Time for a Change Anyway

The last point is somewhat related to the previous one. I’m currently in the process of rethinking large aspects of my personal life (at least I try, it doesn’t always work out…). This is why I was in the mood for changing things anyway. As a consequence, I tried to bring back my professional activities closer to my heart…


So these are some of the reasons that made me dive into the Xamarin platform. While, when reading this post, these reasons may seem pretty straightforward and clear-cut, things were much more chaotic in reality, and some of the above considerations took months to mature.
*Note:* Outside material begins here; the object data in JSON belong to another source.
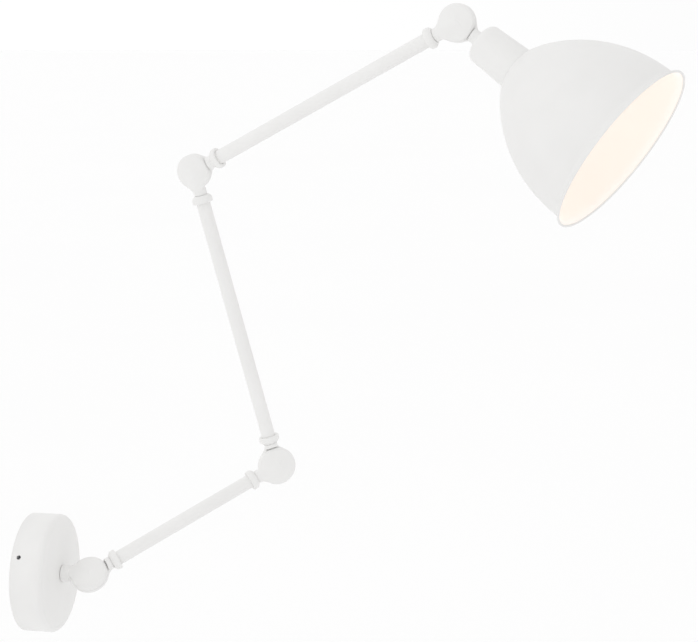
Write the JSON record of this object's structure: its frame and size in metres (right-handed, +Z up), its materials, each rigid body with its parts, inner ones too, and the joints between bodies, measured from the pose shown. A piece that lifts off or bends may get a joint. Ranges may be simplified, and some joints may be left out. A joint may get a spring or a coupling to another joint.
{
  "type": "swing arm wall sconce",
  "caption": "White wall lamp with a round wall plate, jointed tube arms on friction knuckles and a deep bell shade.",
  "frame": {"origin": "centre of the wall plate's back, on the wall", "axes": "+X out of the wall, +Z up, +Y along the wall to the left of someone facing it"},
  "size_m": [0.7231, 0.2709, 0.7079],
  "materials": {
    "white_paint": "white powder coat, fine satin texture",
    "shade_enamel": "white powder coat outside, gloss white inside",
    "zinc_steel": "zinc plated, pressed",
    "black_steel": "black oxide, hardened",
    "brass": "bare, pressed",
    "fibre": "vulcanised fibre, matt",
    "ivory_plastic": "moulded, satin",
    "flex_sheath": "smooth sheath"
  },
  "bodies": {
    "wall_plate": {"wall_bracket": "zinc_steel", "canopy": "white_paint", "canopy_screws": "black_steel", "terminal_block": "ivory_plastic", "earth_screw": "brass", "stiffener": "zinc_steel"},
    "wall_stub": {"wall_stub": "white_paint", "swivel_washer": "fibre", "swivel_spring": "zinc_steel", "swivel_nut": "zinc_steel", "stub_flex": "flex_sheath", "wall_friction_washer": "fibre", "wall_pivot_screw": "black_steel", "wall_spring_washer": "zinc_steel"},
    "arm_1_base": {"arm_1_knuckle": "white_paint"},
    "arm_1": {"arm_1_tube": "white_paint", "arm_1_swivel_collar": "white_paint", "arm_1_lock_screw": "black_steel", "arm_1_end_collar": "white_paint", "arm_1_flex": "flex_sheath", "elbow_1_front": "white_paint", "elbow_1_friction_washer": "fibre", "elbow_1_pivot_screw": "black_steel", "elbow_1_spring_washer": "zinc_steel"},
    "arm_2_base": {"elbow_1_rear": "white_paint"},
    "arm_2": {"arm_2_tube": "white_paint", "arm_2_swivel_collar": "white_paint", "arm_2_lock_screw": "black_steel", "arm_2_end_collar": "white_paint", "arm_2_flex": "flex_sheath", "elbow_2_front": "white_paint", "elbow_2_friction_washer": "fibre", "elbow_2_pivot_screw": "black_steel", "elbow_2_spring_washer": "zinc_steel"},
    "arm_3": {"elbow_2_rear": "white_paint", "arm_3_end_collar": "white_paint", "arm_3_tube": "white_paint", "arm_3_swivel_collar": "white_paint", "arm_3_lock_screw": "black_steel", "arm_3_flex": "flex_sheath"},
    "head_base": {"head_knuckle_front": "white_paint", "head_friction_washer": "fibre", "head_pivot_screw": "black_steel", "head_spring_washer": "zinc_steel"},
    "head": {"head_knuckle_rear": "white_paint", "head_flex": "flex_sheath", "lampholder_cup": "white_paint", "cup_nut": "zinc_steel", "lampholder": "ivory_plastic", "socket_shell": "brass", "centre_contact": "brass", "shade_ring": "ivory_plastic", "shade": "shade_enamel"}
  },
  "joints": [
    {"name": "wall_swivel", "type": "hinge", "parent": "wall_plate", "child": "wall_stub", "pos_m": [0.038, 0, 0], "axis": [1, 0, 0], "range_deg": [-170, 170]},
    {"name": "wall_hinge", "type": "hinge", "parent": "wall_stub", "child": "arm_1_base", "pos_m": [0.071, 0, 0], "axis": [0, -0.6997, 0.7145], "range_deg": [-134.3, 55.7]},
    {"name": "arm_1_swivel", "type": "hinge", "parent": "arm_1_base", "child": "arm_1", "pos_m": [0.09716, 0.0153, 0.01498], "axis": [0.7738, 0.4525, 0.4432], "range_deg": [-200.3, 99.7]},
    {"name": "elbow_1", "type": "hinge", "parent": "arm_1", "child": "arm_2_base", "pos_m": [0.26369, 0.11268, 0.11034], "axis": [0.4873, -0.8723, 0.0398], "range_deg": [-213.4, 56.6]},
    {"name": "arm_2_swivel", "type": "hinge", "parent": "arm_2_base", "child": "arm_2", "pos_m": [0.25555, 0.10963, 0.14301], "axis": [-0.2407, -0.0904, 0.9664], "range_deg": [-110.3, 189.7]},
    {"name": "elbow_2", "type": "hinge", "parent": "arm_2", "child": "arm_3", "pos_m": [0.17775, 0.08042, 0.45534], "axis": [-0.1612, -0.9781, -0.1316], "range_deg": [-59.8, 210.2]},
    {"name": "head_swivel", "type": "hinge", "parent": "arm_3", "child": "head_base", "pos_m": [0.45695, 0.01437, 0.60415], "axis": [0.8639, -0.2044, 0.4604], "range_deg": [-137.6, 162.4]},
    {"name": "head_tilt", "type": "hinge", "parent": "head_base", "child": "head", "pos_m": [0.48615, 0.00746, 0.61971], "axis": [-0.2599, -0.9638, 0.06], "range_deg": [-52.8, 177.2]}
  ]
}
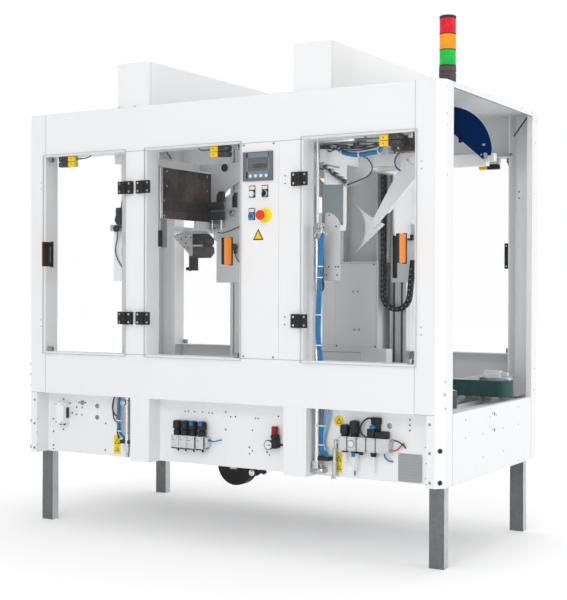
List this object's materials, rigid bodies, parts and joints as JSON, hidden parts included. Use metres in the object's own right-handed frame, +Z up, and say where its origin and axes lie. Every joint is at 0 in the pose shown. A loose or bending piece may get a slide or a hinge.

But what really counts in the end is the fact that I simply was excited of now being able to bring my C# programming and architectural skills over to the world of mobile programming. It brought back some of the childlike fascination that I felt when I experienced for the first time that a machine was at my will only because I wrote some lines of text…

P.S.
Ironically enough: While I’m writing these lines, I’m in negotiations about a (long-term) contract for C# development with WinForms – the oldest UI technology that’s available on the .NET platform. This sounds totally crazy and it seems to contradict everything that I’ve written above. But I’m very okay with it (mostly because the customer is very close to my home and the technical domain is interesting, sophisticated, and on the edge). I’m not in a hurry to become a rock star developer in mobile programming anyway, as long as I can keep up with current technical trends and developments around mobile and especially Xamarin. Essentially, this just means that next year I should probably work for 15 weeks in the mobile area ;-)…

P.P.S.
I took the job…

Footnotes

[1] I’m not willing to do any development outside the Visual Studio ecosystem, simply for productivity reasons. So the Indie licenses never were an option for me.
[2] Most contractors say that they don’t care about my handicap, but the fact is this: To really get a contract, I need about two to three times as much interviews these days, compared to the time when I was not impaired.